How can we move the files to a particular directory inside the containers. Right now files are directly moved inside container and not going inside directory
@oscerd can you give sample connector configs with SinkPojoToSchemaAndStructTransform.java to convert file to Avro
On this @valdar is the expert
@valdar Can you pls guide on connector configs of using this transforms, I am always getting "Unable to Initialise the pojo class"
@oscerd I just have a small doubt, can you pls guide on this.
key.converter: io.confluent.connect.avro.AvroConverter value.converter: io.confluent.connect.avro.AvroConverter transforms: toavro transforms.toavro.converter.type: value transforms.toavro.type: org.apache.camel.kafkaconnector.transforms.SinkPojoToSchemaAndStructTransform transforms.toavro.camel.transformer.sink.pojo.class : value.converter.enhanced.avro.schema.support: true connect.meta.data: false
Above is configs with respect to converting to Avro, Here not sure what we need to pass as value for Pojo class.
@valdar @oscerd kindly requesting your response here.
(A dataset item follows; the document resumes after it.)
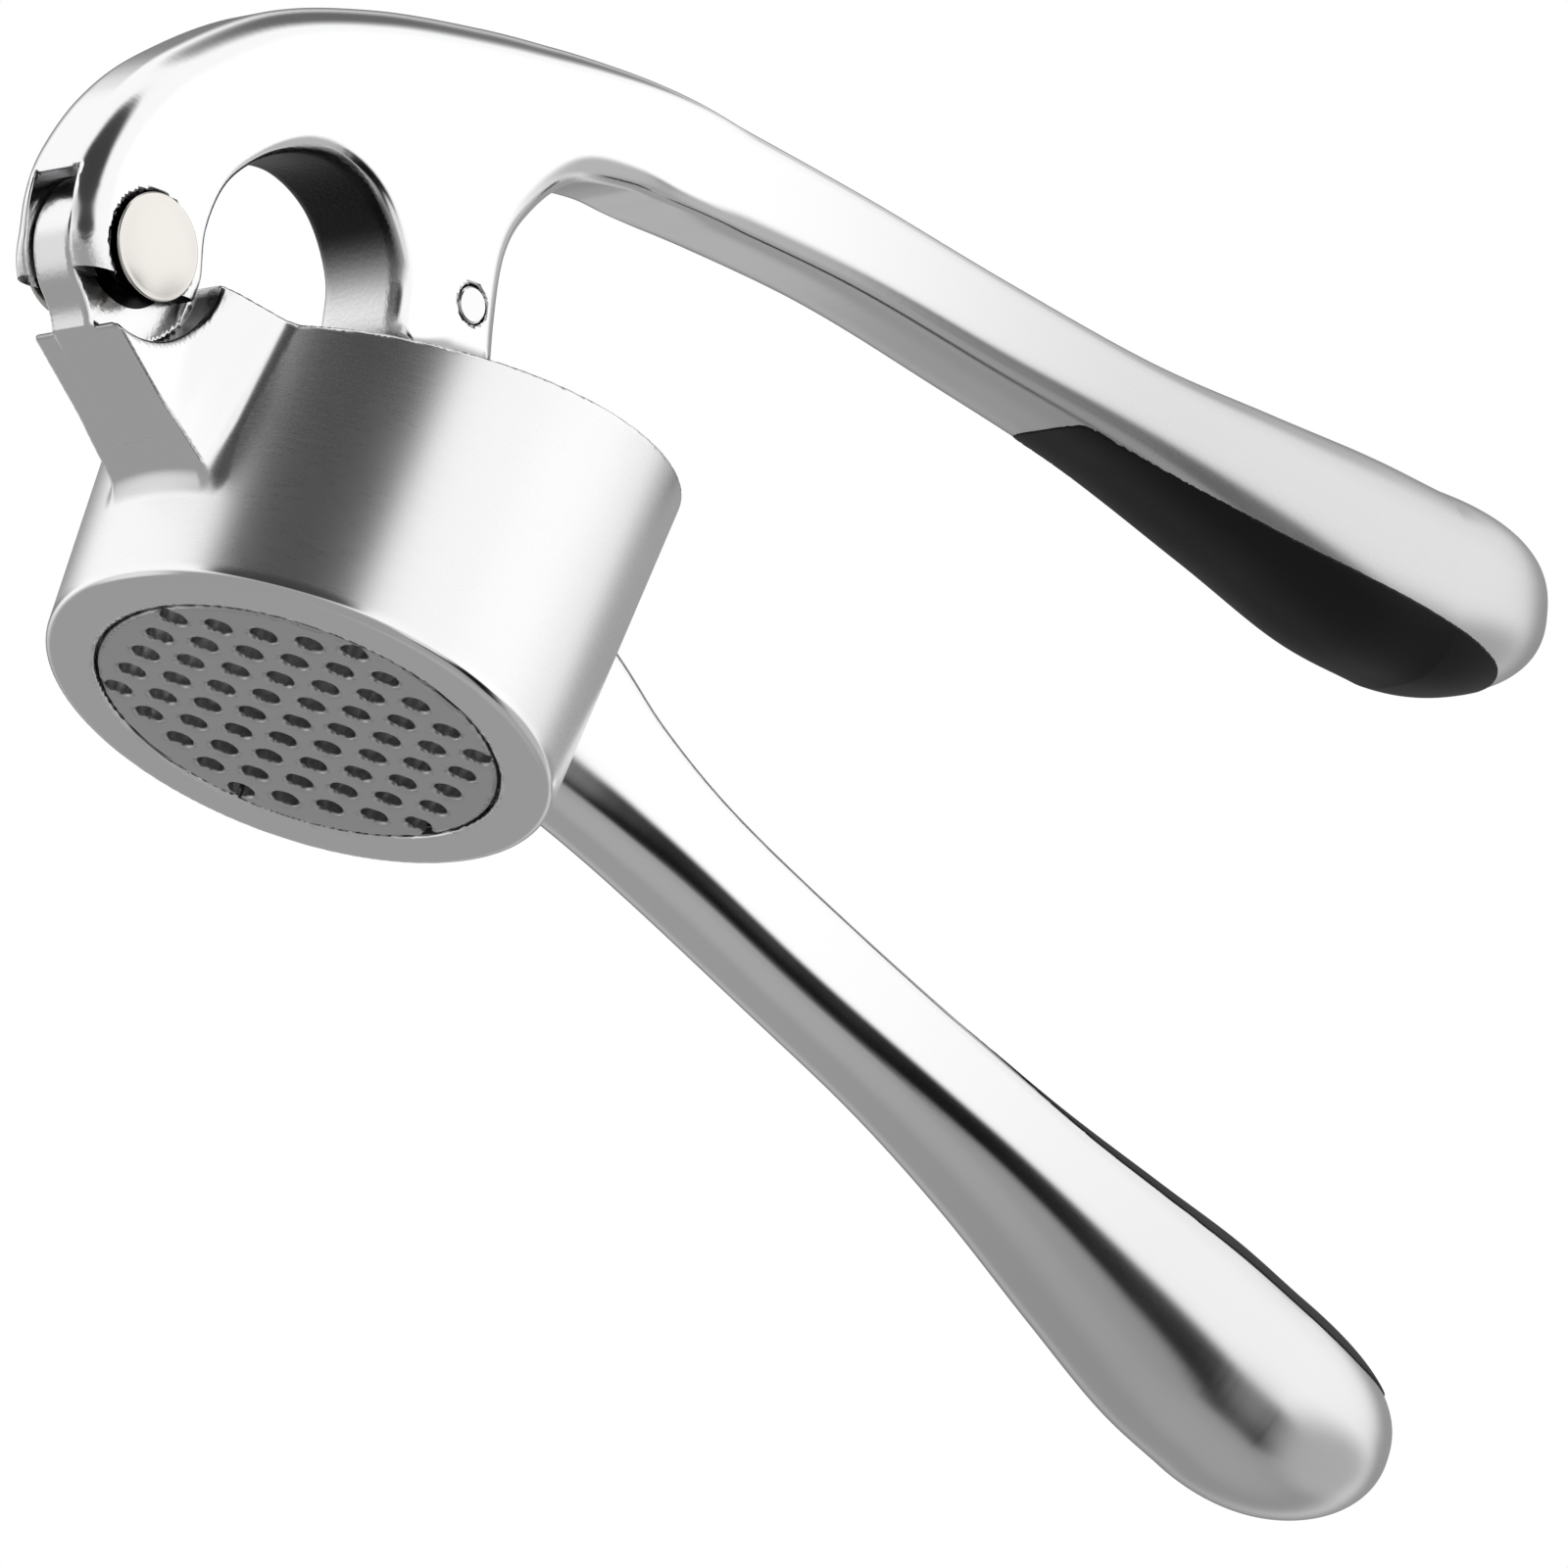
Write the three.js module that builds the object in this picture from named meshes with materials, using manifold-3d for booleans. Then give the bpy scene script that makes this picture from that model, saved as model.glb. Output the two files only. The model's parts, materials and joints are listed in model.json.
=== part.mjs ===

What is sink.pojo.class, what s the value we need to pass to connector for this.
We work on this project in our spare time, we don't have an ETA to answer question and you're pushing a bit too much. This is not a commercial support service. By the way, this is the definition of sink pojo class
Full qualified class name of the pojo you want your record value converted to
@oscerd I understand, We have been trying to explore on this a lot . But it's not working since last one week, that's why. Sorry about the bugging.
If you have sample configuration , it will be really great. This configs and connector runs inside connect cluster and pojo class will be not present inside the connect cluster. Is there any other way to convert these files to Avro in storage account.
As far as I remember this is the only way of transforming directly, other than that you'll need to write your own SMT: https://camel.apache.org/camel-kafka-connector/4.0.x/reference/transformers/index.html
@valdar @oscerd Still we don't have proper understanding of "Full qualified class name of the pojo you want your record value converted to". Try to give example when free.
An example is a full java class name. For example "org.apache.camel.Message" or "java.lang.String"
@oscerd Is it not at all working , and we are almost 2 developers trying to figure this out for one week. Kindly support with more details pls. We want to convert Json event to Avro File in Data Lake.
Is below is right ?
transforms: toavro
transforms.toavro.type: org.apache.camel.kafkaconnector.transforms.SinkPojoToSchemaAndStructTransform$value
Write an SMT for converting the json to avro and use that in your configuration. I don't have time this week to support you more than this and I think I've done a lot. As I said that part was written by @valdar, so my suggestion is either wait for him or write your own SMT to transform. Please stop pinging maintaners.
Being able to save in parquet format would be very nice as it is one of the most used file formats in data lakes.
Being able to save in parquet format would be very nice as it is one of the most used file formats in data lakes.
You can do that by writing a yaml file using Kamelets or plain Camel and use the dataformat parquet-avro https://camel.apache.org/components/4.4.x/dataformats/parquetAvro-dataformat.html
Doing this in camel-kafka-connector requires a specialized version of the Azure Data Lake Sink Kamelet.